Guru BK yang semestinya menjadi tempat aman bercerita, disebut justru mengabaikan laporan. Bahkan ketika orang tua korban ingin bertemu pelaku, sekolah justru menghalangi, dengan dalih yang membingungkan: pelaku disebut membawa “tujuh pengacara”.
“Kami pihak sekolah saja dilawan, apalagi kamu,” begitu kata salah satu pihak sekolah kepada keluarga korban, menurut penuturan Abdul.
Lebih dari Tiga?
Abdul menduga jumlah korban lebih dari tiga.
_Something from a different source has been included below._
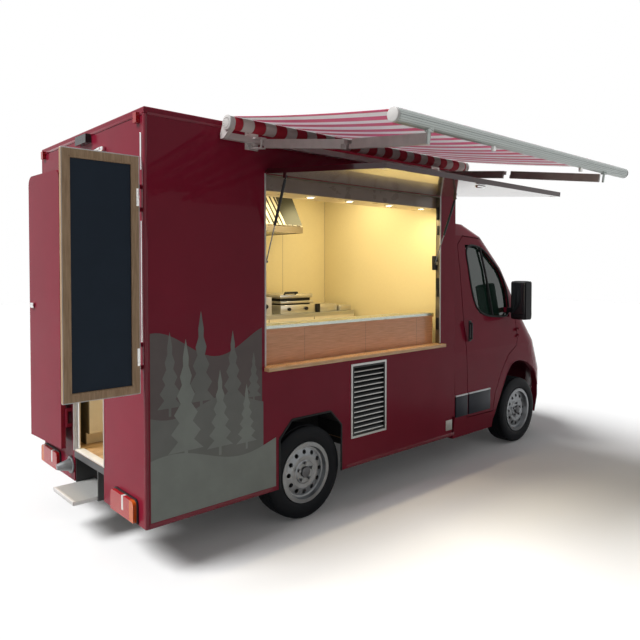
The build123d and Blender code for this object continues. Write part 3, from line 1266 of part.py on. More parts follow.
def seat(y, width):
    """A cab seat: base, cushion and back with its head rest."""
    y0, y1 = y - width / 2, y + width / 2
    base_z1 = CAB_FLOOR_Z + SEAT_BASE_HIGH
    solid = block(*SEAT_BASE_X, y0 + 40, y1 - 40, CAB_FLOOR_Z, base_z1)
    solid += block(*CUSHION_X, y0, y1, base_z1, base_z1 + CUSHION_HIGH)
    solid += outline_prism(SEAT_BACK, 0, y0, y1) + outline_prism(HEAD_REST, 0, y - 130, y + 130)
    return one(solid + block(FRONT_AXLE_X - 1025, FRONT_AXLE_X - 995, y - 60, y + 60, 1540, 1600))


save("cab_seats", seat(480, 480), seat(-360, 760))

DASH_OUTLINE = [(-107, 1330), (-267, 1260), (-297, 1120), (-187, 985), (-87, 960)]
DASH_HALF = 765
WHEEL_RADIUS = 190


def dashboard():
    """Dash with the steering column and wheel on the driver's side."""
    back = FIRE_WALL_X - FRONT_AXLE_X - SEAT_GAP
    dash = outline_prism([(back, 960), (back, 1290), *DASH_OUTLINE], 0, -DASH_HALF, DASH_HALF)
    centre = Vector(FRONT_AXLE_X - 387, 480, 1220)
    lean = Vector(-0.55, 0, 0.835)
    plane = Plane(origin=centre, z_dir=lean)
    ring = plane * Torus(WHEEL_RADIUS, 15)
    boss = extrude(plane * Circle(48), amount=30, both=True)
    spokes = extrude(plane * Rectangle(36, 2 * WHEEL_RADIUS), amount=9, both=True)
    column = rod(centre, centre - lean * 260, 34)
    return one(dash + ring + boss + spokes + column)


save("dashboard", dashboard())
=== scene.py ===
"""A food truck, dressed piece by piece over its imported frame. Lengths are metres."""
from math import cos, pi, radians, sin, tan

import bpy
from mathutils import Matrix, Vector


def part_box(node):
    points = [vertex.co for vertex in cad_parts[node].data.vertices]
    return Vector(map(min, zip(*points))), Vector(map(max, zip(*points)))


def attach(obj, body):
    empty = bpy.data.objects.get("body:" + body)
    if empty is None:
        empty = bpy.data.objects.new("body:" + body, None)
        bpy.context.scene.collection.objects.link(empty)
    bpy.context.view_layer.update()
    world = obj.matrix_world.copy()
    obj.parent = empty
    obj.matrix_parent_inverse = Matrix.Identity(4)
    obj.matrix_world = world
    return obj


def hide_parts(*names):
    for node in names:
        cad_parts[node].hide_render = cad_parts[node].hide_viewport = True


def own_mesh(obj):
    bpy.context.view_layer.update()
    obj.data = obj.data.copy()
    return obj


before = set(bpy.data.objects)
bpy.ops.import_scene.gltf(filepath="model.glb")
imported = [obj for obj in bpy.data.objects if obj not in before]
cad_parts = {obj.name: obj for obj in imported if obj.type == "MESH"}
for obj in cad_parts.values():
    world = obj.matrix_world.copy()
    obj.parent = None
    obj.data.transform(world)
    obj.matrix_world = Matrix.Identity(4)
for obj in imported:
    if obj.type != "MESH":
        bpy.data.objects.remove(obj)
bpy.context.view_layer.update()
bpy.ops.object.select_all(action="DESELECT")

# The truck's own measures: x from the box's rear wall, y from its middle, z from the ground
roof_low, roof_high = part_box("box_roof")
REAR = roof_low.x
MIDDLE = (roof_low.y + roof_high.y) / 2
BOX_LENGTH = roof_high.x - roof_low.x
HALF_WIDTH = (roof_high.y - roof_low.y) / 2
BOX_TOP = roof_high.z


def at(x, y, z):
    """A place on the truck, in the frame."""
    return Vector((REAR + x, MIDDLE + y, z))


# The studio: a camera behind the truck's right rear corner, a white floor that keeps the
# shadow, a large soft key from behind on the left and a weaker one on the serving side.
camera_data = bpy.data.cameras.new("camera")
camera_data.lens = 34.226
camera_data.sensor_width = 36
camera_data.shift_y = -0.05775
camera = bpy.data.objects.new("camera", camera_data)
camera.location = at(-1.6466, -4.2598, 1.8594)
camera.rotation_euler = (radians(88.606), 0, radians(-42.171))
bpy.context.scene.collection.objects.link(camera)
bpy.context.scene.camera = camera
bpy.context.scene.view_settings.view_transform = "Standard"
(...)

Setidaknya lima nama telah mereka identifikasi. Tapi dua siswi lainnya masih belum dapat dijangkau atau belum siap berbicara. Di usia belia dan lingkungan sekolah yang seharusnya mendidik, trauma membuat suara menjadi mahal.
Yang jelas, bagi tiga siswi yang sudah melapor, ini adalah langkah besar menuju keadilan. Bukan hanya untuk mereka sendiri, tapi juga bagi korban yang belum bisa bersuara.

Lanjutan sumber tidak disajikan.